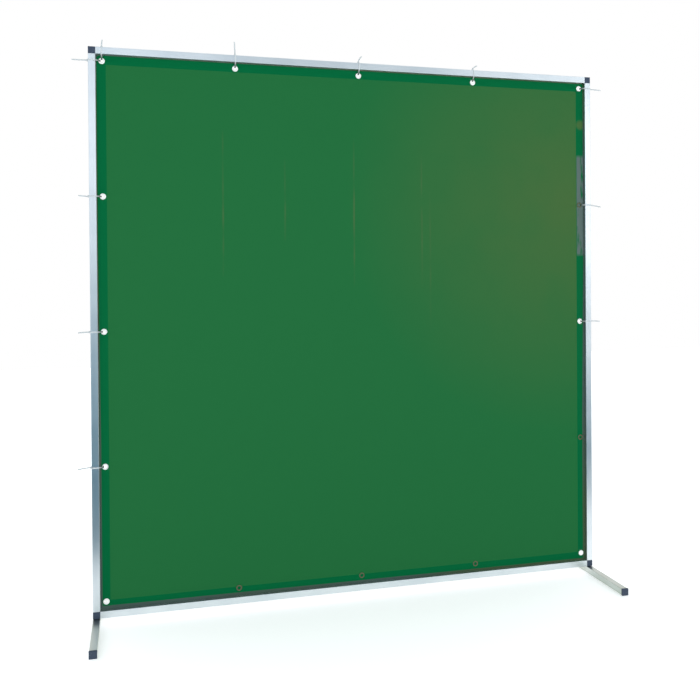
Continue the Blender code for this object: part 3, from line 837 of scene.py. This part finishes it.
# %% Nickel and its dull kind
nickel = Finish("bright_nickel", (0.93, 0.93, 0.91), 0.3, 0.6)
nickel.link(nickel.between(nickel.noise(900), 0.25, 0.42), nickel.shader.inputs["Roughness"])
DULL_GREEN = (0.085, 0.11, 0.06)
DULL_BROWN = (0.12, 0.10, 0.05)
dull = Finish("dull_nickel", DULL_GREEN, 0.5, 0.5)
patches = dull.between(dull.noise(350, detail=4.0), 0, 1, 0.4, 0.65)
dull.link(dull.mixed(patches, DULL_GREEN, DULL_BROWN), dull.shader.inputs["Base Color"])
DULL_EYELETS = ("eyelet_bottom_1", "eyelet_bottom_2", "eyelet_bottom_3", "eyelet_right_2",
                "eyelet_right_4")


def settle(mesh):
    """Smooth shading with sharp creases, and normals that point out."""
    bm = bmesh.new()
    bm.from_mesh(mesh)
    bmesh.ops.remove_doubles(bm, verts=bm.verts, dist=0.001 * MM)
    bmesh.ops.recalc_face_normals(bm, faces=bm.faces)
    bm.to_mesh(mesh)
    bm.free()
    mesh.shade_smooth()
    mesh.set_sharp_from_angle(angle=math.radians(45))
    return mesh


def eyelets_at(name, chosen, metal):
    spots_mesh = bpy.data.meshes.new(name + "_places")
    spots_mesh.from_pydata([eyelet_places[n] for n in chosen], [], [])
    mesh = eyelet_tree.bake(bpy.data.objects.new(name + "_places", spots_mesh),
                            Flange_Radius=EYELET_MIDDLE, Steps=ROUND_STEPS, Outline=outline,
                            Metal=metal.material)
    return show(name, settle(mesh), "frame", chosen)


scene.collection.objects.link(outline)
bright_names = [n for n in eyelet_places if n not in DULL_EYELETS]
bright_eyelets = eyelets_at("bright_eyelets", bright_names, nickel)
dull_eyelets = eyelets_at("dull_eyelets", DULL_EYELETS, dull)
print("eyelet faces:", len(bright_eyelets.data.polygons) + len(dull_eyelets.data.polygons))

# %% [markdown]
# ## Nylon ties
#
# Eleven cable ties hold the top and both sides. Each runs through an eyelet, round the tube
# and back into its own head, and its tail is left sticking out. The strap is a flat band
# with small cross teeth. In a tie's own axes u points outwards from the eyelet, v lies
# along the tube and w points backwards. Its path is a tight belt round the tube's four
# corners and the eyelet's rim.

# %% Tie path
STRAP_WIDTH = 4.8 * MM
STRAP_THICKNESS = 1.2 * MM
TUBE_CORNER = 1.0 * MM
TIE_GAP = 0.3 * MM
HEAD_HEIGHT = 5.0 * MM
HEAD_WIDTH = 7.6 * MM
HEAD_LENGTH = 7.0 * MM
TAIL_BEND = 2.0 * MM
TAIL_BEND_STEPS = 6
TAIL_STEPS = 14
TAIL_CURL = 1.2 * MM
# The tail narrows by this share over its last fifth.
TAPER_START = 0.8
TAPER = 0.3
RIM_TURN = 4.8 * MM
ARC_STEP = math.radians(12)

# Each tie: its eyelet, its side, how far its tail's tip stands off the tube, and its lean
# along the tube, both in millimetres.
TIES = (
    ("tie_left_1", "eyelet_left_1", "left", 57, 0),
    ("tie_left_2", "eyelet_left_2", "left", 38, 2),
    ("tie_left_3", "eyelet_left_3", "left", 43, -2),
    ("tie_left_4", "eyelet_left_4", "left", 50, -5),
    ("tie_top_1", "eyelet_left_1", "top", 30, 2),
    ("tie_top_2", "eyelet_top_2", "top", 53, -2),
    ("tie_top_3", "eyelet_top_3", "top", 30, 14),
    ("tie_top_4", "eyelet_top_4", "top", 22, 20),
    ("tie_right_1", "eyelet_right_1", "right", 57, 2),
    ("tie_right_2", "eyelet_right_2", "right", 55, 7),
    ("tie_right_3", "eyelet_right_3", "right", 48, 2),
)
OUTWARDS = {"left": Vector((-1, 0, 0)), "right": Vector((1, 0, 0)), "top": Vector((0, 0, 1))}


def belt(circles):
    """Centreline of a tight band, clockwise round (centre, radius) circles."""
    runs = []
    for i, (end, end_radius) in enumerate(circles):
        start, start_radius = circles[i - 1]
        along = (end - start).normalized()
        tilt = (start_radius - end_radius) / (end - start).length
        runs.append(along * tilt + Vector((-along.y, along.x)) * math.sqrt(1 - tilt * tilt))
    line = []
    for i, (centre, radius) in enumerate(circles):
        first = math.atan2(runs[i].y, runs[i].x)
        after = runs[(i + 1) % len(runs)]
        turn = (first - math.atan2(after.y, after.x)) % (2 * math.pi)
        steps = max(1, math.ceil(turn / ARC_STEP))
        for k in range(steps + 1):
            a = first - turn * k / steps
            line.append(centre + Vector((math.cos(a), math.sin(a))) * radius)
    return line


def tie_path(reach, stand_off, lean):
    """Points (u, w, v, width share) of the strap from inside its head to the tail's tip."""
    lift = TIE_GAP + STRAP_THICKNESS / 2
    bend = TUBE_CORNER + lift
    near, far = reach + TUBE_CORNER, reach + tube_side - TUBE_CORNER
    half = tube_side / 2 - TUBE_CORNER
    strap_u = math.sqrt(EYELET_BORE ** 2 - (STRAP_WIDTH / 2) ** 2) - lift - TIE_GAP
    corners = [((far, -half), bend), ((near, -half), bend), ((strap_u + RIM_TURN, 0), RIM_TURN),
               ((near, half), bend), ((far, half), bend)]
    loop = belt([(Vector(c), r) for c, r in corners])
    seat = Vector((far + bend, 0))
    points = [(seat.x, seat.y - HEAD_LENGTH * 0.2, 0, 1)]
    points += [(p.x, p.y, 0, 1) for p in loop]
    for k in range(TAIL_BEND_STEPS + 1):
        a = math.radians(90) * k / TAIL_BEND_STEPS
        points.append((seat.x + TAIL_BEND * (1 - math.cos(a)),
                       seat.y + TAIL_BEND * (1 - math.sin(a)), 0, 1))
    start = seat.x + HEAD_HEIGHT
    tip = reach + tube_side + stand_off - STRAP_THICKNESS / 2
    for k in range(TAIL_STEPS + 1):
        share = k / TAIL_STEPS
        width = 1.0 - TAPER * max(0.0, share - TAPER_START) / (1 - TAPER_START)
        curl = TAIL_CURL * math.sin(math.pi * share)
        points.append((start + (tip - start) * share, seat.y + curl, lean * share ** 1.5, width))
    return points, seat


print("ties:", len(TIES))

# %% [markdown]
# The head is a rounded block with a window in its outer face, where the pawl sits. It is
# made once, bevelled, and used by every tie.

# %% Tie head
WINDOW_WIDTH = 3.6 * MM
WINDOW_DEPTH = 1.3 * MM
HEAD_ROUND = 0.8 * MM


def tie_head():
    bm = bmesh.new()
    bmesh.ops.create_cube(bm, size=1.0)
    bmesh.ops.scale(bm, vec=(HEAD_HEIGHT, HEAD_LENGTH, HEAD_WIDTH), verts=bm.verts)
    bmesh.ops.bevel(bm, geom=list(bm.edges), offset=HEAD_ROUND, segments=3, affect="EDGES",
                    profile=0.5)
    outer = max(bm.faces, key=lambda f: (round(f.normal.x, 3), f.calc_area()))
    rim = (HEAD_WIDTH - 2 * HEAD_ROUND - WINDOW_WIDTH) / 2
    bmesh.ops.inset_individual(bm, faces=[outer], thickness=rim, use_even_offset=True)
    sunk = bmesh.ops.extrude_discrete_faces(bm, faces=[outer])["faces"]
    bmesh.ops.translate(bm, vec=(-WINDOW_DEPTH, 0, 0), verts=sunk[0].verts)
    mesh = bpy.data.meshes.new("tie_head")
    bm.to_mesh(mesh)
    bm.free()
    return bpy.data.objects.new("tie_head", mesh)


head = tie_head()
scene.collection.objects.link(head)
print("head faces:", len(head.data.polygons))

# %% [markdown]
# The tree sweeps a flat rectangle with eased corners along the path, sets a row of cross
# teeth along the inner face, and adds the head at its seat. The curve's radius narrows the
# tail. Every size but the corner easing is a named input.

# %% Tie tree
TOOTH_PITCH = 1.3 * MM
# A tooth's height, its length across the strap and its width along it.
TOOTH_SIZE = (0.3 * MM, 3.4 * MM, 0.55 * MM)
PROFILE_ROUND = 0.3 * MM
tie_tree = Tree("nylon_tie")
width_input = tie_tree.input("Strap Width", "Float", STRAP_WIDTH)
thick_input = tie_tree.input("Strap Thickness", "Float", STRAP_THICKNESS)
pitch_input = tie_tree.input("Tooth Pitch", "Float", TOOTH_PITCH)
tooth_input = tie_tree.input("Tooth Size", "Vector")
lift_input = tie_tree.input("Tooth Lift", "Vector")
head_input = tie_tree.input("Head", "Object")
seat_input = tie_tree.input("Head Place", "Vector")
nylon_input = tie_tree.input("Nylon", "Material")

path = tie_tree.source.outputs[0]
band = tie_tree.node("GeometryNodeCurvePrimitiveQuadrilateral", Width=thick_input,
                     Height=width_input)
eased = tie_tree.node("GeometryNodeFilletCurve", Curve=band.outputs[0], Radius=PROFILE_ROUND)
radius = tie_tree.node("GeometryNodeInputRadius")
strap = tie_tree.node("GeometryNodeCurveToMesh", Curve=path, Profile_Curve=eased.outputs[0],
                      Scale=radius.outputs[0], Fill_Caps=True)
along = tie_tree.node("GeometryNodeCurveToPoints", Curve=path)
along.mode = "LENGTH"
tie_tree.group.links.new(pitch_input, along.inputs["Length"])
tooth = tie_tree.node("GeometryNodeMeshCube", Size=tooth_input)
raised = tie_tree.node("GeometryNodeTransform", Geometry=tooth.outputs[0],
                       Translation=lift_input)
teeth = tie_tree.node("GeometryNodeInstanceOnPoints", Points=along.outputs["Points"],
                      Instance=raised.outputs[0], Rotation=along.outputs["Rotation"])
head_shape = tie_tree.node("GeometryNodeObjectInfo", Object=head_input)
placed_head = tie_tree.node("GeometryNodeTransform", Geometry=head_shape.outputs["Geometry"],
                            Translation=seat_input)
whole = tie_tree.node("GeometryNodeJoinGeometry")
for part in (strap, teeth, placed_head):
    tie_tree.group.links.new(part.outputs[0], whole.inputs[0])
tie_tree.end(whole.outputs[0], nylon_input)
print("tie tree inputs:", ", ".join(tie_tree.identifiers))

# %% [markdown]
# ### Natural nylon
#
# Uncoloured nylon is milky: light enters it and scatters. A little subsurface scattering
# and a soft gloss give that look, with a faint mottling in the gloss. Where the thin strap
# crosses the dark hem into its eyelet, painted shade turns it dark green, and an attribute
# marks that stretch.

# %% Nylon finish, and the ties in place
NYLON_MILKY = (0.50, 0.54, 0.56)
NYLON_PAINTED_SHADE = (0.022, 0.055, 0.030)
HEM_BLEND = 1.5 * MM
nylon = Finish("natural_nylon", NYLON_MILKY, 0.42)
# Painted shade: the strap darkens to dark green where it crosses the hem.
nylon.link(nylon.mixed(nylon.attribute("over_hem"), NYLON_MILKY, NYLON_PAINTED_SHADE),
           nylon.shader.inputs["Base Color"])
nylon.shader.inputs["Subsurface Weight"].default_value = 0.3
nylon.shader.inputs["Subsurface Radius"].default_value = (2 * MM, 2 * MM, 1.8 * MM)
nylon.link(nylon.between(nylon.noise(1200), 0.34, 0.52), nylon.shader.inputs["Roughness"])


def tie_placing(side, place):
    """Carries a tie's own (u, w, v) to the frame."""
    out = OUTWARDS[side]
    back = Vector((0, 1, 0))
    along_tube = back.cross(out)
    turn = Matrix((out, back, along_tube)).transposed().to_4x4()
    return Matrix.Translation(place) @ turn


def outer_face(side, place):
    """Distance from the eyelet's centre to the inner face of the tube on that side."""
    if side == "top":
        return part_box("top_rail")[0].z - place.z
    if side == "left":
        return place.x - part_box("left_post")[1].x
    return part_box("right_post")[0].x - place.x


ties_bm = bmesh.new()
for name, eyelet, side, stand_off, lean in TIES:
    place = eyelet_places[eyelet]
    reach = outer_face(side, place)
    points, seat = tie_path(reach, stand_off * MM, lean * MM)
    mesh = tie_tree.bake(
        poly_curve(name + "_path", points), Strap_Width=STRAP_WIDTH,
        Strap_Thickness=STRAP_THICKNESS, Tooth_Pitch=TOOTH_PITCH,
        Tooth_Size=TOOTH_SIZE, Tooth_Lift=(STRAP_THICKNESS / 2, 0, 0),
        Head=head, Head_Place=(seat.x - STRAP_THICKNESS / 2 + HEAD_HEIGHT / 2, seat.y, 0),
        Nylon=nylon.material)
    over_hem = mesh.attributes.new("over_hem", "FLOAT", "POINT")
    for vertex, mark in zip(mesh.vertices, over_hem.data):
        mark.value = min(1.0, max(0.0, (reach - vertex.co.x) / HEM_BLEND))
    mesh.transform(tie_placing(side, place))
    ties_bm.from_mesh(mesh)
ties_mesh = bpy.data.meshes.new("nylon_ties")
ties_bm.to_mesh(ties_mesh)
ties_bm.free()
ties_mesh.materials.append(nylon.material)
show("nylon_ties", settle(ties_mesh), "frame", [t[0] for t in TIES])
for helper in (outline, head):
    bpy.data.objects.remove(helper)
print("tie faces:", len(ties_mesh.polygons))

********************

§ AIM
Reprint the data above from the opening line to the line holding "# corners and the eyelet's rim.", inclusive, and nothing else.

§ WORKED SOLUTION
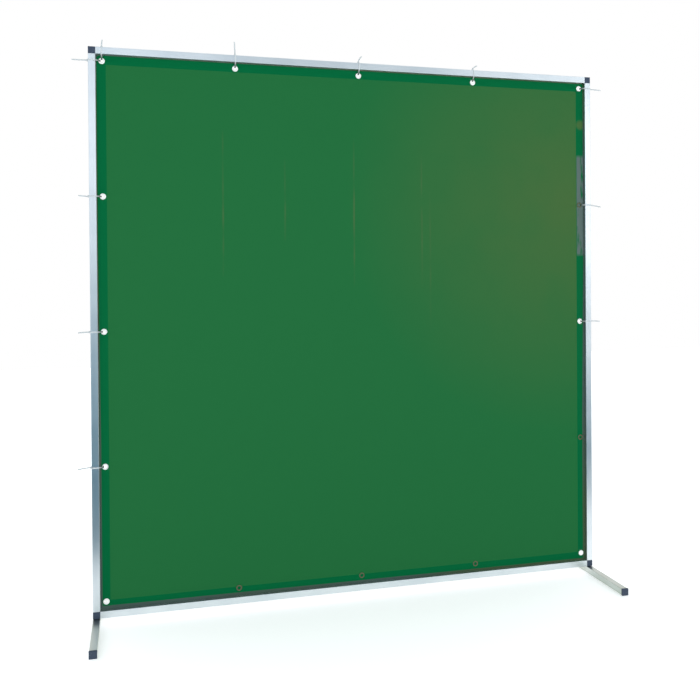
Continue the Blender code for this object: part 3, from line 837 of scene.py. This part finishes it.
# %% Nickel and its dull kind
nickel = Finish("bright_nickel", (0.93, 0.93, 0.91), 0.3, 0.6)
nickel.link(nickel.between(nickel.noise(900), 0.25, 0.42), nickel.shader.inputs["Roughness"])
DULL_GREEN = (0.085, 0.11, 0.06)
DULL_BROWN = (0.12, 0.10, 0.05)
dull = Finish("dull_nickel", DULL_GREEN, 0.5, 0.5)
patches = dull.between(dull.noise(350, detail=4.0), 0, 1, 0.4, 0.65)
dull.link(dull.mixed(patches, DULL_GREEN, DULL_BROWN), dull.shader.inputs["Base Color"])
DULL_EYELETS = ("eyelet_bottom_1", "eyelet_bottom_2", "eyelet_bottom_3", "eyelet_right_2",
                "eyelet_right_4")


def settle(mesh):
    """Smooth shading with sharp creases, and normals that point out."""
    bm = bmesh.new()
    bm.from_mesh(mesh)
    bmesh.ops.remove_doubles(bm, verts=bm.verts, dist=0.001 * MM)
    bmesh.ops.recalc_face_normals(bm, faces=bm.faces)
    bm.to_mesh(mesh)
    bm.free()
    mesh.shade_smooth()
    mesh.set_sharp_from_angle(angle=math.radians(45))
    return mesh


def eyelets_at(name, chosen, metal):
    spots_mesh = bpy.data.meshes.new(name + "_places")
    spots_mesh.from_pydata([eyelet_places[n] for n in chosen], [], [])
    mesh = eyelet_tree.bake(bpy.data.objects.new(name + "_places", spots_mesh),
                            Flange_Radius=EYELET_MIDDLE, Steps=ROUND_STEPS, Outline=outline,
                            Metal=metal.material)
    return show(name, settle(mesh), "frame", chosen)


scene.collection.objects.link(outline)
bright_names = [n for n in eyelet_places if n not in DULL_EYELETS]
bright_eyelets = eyelets_at("bright_eyelets", bright_names, nickel)
dull_eyelets = eyelets_at("dull_eyelets", DULL_EYELETS, dull)
print("eyelet faces:", len(bright_eyelets.data.polygons) + len(dull_eyelets.data.polygons))

# %% [markdown]
# ## Nylon ties
#
# Eleven cable ties hold the top and both sides. Each runs through an eyelet, round the tube
# and back into its own head, and its tail is left sticking out. The strap is a flat band
# with small cross teeth. In a tie's own axes u points outwards from the eyelet, v lies
# along the tube and w points backwards. Its path is a tight belt round the tube's four
# corners and the eyelet's rim.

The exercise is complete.